Jochen Staadt, Forschungsverbund SED-Staat, FU Berlin
„Die Tonbänder sind ersichtlich durch Aktenzeichen abgeschrieben worden von einer Dienstkraft beim MFS. Die hat der Offizier nicht selbst gebastelt. Insofern sind schon zwei Leute involviert. Da bin ich der Meinung, das kann nicht frei erfunden sein, wenn das abgeschrieben wird.“

Gerlinde Stobrawa behauptet, immer offen mit ihrer Biografie umgegangen zu sein. Schuld habe sie keine auf sich geladen. Dennoch ist sie vom Amt der Vizepräsidentin des Landtages nun zurückgetreten. Der Koalitionspartner SPD ist erleichtert.

Dietmar Woidke (SPD), Fraktionsvorsitzender
„Wir hätten im Dezember spätestens einen Abwahlantrag zu Frau Stobrawa im Parlament gehabt. Auch ein großer Teil der SPD-Fraktion kannte diesen Teil ihrer Geschichte nicht. Auch nicht diesen Fall, der 1991 vor der Ehrenkommission behandelt wurde.“

Das Thema Stasi wurde im Brandenburger Landtag verdrängt. Denn eine Überprüfung gab es nur einmal – 1991. Damals sollte eine externe Ehrenkommission aus zwei Kirchenvertretern die Stasifunde bewerten – auf einer dürftigen Grundlage.

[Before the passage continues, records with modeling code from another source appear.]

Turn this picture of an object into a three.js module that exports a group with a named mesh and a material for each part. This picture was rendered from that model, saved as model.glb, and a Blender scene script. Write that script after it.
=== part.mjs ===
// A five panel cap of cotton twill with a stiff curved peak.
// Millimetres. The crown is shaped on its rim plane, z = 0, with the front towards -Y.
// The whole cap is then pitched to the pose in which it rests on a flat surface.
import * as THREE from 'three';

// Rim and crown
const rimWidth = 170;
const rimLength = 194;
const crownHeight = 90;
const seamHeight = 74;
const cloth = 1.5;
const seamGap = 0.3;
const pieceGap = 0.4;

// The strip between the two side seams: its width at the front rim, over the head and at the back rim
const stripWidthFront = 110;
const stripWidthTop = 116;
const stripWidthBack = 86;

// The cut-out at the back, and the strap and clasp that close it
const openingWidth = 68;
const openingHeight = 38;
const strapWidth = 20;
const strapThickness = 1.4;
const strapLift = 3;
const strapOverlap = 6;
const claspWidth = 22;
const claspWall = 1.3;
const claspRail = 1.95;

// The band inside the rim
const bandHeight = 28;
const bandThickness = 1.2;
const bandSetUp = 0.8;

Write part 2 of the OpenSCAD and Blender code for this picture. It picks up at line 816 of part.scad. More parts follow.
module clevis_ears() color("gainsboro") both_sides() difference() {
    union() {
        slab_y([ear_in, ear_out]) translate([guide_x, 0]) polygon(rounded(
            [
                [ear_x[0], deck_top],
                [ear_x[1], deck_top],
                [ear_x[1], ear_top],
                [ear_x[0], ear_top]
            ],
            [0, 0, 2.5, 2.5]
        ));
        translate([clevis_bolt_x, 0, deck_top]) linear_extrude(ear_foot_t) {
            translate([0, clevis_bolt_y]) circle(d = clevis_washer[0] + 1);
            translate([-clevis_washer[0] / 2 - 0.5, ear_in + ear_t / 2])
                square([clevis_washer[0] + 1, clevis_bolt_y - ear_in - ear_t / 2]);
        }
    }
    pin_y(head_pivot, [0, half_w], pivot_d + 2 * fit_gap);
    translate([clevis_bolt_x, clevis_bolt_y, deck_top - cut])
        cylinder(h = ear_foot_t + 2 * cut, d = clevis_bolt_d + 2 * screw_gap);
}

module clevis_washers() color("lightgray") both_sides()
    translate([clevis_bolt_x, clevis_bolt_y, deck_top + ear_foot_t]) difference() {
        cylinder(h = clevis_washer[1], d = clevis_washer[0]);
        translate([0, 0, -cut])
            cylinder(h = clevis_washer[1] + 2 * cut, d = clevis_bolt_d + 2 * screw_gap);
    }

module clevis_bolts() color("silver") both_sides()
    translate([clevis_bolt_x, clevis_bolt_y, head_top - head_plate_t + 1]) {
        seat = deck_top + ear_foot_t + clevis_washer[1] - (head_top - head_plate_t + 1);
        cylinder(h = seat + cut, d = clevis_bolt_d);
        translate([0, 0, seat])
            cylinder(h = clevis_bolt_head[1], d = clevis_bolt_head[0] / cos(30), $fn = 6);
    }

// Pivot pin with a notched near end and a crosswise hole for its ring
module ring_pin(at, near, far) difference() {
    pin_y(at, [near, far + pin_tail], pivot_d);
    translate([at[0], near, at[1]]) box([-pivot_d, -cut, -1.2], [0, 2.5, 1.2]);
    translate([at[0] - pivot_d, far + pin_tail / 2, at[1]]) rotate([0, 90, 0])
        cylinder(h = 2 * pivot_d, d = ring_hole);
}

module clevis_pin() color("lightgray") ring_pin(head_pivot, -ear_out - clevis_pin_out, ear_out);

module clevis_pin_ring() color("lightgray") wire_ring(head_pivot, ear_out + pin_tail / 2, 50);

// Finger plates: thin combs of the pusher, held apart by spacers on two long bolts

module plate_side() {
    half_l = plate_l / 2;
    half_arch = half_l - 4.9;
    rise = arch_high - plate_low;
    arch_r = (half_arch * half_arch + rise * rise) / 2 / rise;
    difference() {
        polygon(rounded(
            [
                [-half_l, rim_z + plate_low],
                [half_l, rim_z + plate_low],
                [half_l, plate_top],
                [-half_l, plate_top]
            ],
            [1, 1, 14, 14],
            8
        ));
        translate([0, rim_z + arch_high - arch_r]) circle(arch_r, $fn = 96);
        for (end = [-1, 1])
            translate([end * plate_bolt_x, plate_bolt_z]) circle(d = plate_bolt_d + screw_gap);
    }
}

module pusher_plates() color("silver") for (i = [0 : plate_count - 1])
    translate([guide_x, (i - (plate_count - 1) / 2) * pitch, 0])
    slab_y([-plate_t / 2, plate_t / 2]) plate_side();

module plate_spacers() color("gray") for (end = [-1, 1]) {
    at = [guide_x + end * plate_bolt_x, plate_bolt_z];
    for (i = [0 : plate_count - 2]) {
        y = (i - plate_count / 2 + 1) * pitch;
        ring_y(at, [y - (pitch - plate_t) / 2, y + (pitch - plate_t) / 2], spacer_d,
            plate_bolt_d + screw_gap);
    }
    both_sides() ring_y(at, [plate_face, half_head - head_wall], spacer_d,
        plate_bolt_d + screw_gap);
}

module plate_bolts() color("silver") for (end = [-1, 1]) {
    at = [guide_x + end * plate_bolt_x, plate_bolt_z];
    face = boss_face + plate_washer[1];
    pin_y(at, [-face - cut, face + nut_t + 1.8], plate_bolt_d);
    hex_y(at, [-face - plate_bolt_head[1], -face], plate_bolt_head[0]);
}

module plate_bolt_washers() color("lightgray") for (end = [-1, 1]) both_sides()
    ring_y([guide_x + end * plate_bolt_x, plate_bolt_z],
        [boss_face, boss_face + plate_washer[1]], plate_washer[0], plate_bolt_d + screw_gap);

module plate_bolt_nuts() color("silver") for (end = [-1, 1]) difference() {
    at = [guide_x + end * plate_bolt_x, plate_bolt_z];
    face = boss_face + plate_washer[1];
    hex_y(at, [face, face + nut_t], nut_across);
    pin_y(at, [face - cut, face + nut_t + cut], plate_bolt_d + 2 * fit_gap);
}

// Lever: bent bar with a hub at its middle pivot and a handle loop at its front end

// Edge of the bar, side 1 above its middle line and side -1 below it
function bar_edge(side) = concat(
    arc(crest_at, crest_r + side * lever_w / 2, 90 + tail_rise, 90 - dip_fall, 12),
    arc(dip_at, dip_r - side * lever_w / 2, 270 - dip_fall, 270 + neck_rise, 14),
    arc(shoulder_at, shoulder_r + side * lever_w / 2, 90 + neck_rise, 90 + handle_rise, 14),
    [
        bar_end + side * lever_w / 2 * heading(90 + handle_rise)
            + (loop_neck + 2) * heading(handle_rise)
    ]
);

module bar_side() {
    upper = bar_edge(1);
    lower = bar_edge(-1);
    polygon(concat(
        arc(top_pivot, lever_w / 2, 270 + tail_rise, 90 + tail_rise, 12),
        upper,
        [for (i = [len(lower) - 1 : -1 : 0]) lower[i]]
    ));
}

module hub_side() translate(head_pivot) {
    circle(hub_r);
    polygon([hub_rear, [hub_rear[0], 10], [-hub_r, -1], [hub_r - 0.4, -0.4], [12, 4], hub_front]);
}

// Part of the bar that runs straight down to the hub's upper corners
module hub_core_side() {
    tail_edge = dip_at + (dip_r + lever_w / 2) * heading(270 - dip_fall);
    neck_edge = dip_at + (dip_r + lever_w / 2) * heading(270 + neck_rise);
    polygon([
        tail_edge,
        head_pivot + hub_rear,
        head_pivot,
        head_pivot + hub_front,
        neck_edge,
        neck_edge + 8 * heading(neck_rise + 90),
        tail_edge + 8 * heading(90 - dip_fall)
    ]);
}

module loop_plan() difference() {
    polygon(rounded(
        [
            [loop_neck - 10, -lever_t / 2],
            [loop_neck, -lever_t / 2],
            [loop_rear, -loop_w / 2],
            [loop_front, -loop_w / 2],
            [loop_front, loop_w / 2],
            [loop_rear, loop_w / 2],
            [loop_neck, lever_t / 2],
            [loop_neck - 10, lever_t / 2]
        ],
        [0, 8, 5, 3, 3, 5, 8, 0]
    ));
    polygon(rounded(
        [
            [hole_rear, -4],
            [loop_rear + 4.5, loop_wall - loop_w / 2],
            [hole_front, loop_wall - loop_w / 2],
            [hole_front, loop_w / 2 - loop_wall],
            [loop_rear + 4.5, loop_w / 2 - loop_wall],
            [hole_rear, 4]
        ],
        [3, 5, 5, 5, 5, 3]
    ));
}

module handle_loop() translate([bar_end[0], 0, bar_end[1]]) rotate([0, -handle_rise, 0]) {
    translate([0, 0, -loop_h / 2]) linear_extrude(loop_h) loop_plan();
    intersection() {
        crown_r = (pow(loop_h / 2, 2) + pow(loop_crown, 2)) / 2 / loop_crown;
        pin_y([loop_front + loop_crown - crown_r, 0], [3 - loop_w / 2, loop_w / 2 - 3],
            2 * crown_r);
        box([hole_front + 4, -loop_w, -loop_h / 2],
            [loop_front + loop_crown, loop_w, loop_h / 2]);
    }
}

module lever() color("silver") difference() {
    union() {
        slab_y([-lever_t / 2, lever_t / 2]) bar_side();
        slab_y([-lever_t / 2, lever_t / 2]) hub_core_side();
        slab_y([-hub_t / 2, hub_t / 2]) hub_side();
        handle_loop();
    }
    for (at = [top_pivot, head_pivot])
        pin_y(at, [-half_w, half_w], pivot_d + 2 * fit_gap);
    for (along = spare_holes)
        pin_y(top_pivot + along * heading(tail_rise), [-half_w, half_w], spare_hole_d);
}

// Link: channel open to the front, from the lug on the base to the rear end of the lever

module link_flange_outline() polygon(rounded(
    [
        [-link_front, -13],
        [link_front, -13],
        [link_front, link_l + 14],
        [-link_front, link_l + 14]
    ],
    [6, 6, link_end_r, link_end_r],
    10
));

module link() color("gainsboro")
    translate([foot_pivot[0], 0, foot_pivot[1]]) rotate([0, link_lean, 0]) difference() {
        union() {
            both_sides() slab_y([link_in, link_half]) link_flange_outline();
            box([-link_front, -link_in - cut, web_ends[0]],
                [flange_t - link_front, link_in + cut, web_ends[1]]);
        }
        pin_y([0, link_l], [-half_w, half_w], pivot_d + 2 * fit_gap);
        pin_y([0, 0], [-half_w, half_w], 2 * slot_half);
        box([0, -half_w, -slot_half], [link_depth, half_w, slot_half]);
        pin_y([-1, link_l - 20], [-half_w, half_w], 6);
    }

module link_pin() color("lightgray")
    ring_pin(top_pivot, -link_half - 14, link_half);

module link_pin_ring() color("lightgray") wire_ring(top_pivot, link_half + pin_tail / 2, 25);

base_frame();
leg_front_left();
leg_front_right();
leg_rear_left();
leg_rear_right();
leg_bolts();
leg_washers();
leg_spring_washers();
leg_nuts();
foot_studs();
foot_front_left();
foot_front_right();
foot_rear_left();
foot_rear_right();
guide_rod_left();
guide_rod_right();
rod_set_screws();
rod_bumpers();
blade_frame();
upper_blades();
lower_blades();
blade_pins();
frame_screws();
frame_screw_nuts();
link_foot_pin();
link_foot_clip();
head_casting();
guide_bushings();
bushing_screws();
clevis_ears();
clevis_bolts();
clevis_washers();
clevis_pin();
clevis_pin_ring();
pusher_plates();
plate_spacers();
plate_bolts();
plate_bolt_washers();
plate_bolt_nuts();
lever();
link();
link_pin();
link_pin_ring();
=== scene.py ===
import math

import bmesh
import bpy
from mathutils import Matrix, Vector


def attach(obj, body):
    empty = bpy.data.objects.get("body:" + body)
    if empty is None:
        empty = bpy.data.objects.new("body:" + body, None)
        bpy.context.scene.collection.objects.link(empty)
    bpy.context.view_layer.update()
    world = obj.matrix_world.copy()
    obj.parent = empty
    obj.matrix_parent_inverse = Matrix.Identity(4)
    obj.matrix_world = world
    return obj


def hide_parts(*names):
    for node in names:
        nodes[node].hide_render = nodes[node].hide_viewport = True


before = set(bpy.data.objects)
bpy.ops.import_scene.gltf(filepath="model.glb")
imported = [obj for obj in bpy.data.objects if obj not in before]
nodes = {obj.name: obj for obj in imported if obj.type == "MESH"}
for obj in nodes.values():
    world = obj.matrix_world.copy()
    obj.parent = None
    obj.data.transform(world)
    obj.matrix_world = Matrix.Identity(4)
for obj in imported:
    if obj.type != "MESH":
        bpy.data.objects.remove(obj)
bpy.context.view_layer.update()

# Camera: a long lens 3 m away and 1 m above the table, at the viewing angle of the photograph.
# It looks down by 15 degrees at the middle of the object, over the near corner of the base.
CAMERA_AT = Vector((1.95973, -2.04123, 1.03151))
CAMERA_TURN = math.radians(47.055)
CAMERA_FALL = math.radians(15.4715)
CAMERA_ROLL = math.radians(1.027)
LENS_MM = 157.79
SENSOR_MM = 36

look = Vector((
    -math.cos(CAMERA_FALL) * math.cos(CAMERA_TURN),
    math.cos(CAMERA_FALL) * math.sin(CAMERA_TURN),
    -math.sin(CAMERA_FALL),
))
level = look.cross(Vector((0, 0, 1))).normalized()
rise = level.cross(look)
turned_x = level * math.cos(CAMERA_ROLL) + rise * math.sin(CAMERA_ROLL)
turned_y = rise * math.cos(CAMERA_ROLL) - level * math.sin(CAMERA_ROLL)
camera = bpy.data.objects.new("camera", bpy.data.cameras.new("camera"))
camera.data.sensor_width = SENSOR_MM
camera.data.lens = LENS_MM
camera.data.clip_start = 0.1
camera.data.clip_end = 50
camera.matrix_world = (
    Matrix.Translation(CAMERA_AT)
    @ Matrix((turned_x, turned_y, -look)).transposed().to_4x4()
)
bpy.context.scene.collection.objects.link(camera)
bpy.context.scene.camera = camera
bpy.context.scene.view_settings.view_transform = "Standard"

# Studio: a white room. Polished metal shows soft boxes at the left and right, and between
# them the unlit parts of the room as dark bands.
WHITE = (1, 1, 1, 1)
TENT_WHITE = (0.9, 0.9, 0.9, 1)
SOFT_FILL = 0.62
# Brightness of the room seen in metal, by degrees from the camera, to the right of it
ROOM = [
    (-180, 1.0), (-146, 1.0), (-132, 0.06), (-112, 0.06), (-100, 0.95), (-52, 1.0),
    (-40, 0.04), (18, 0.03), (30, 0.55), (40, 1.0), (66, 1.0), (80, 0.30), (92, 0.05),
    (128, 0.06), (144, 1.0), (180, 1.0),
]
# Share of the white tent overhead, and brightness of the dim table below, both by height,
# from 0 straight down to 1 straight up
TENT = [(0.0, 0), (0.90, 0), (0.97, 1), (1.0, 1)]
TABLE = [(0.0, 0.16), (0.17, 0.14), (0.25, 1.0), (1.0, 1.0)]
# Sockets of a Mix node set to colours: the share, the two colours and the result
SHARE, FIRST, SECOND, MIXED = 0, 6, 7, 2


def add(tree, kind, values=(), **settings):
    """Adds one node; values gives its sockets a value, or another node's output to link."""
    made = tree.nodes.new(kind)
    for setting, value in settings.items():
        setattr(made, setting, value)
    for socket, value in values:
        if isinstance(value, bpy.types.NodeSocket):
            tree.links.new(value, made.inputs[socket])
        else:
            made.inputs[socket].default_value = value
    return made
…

Jochen Staadt, Forschungsverbund SED-Staat, FU Berlin
„Zum Zeitpunkt als Erklärungen gegenüber Ehrenkommissionen in dieser Zeit abgegeben wurden, lag vieles nicht vor, was wir heute wissen und wir werden es erleben, dass auch wieder Erklärungen abgegeben werden auf dem Stand dieses heutigen Materials, und vielleicht taucht in zwei oder drei Monaten wieder etwas auf und dann werden wieder neue Erklärungen abgegeben.“

Dieses Verhalten hat Tradition im Brandenburger Landtag. Dort erschütterte in den Jahren 1992 bis ‘94 die Debatte um die Stasi-Kontakte des Ministerpräsidenten Manfred Stolpe das Land. 1995 dann wurde die Regelüberprüfung der Abgeordneten komplett abgeschafft. Ein schwerer Fehler, meint Stephan Hilsberg, Mitbegründer der Ost-SPD. Er hatte schon damals den laxen Umgang mit dem Thema Stasi kritisiert.

Stephan Hilsberg (SPD), Gründungsmitglied SPD-Ost
„Das hat dazu geführt, dass die Aufarbeitung, die aktive Aufarbeitung, in den Brandenburger Landtagen beendet wurde, und dass diejenigen, die eine Stasi-Biografie haben, sich sehr beruhigt bewerben konnten um einen Landtagssitz, weil sie keine Aufdeckung mehr zu befürchten hatte. Faktisch ist dieser Beschluss von 1995 das Ende der Aufklärung des eigenen Landtages.“

Und so muss Platzecks rot-rote Koalition wieder ganz von vorn anfangen mit der Stasi-Aufarbeitung. 20 Jahre nach der Wende gibt es genug aufzuholen.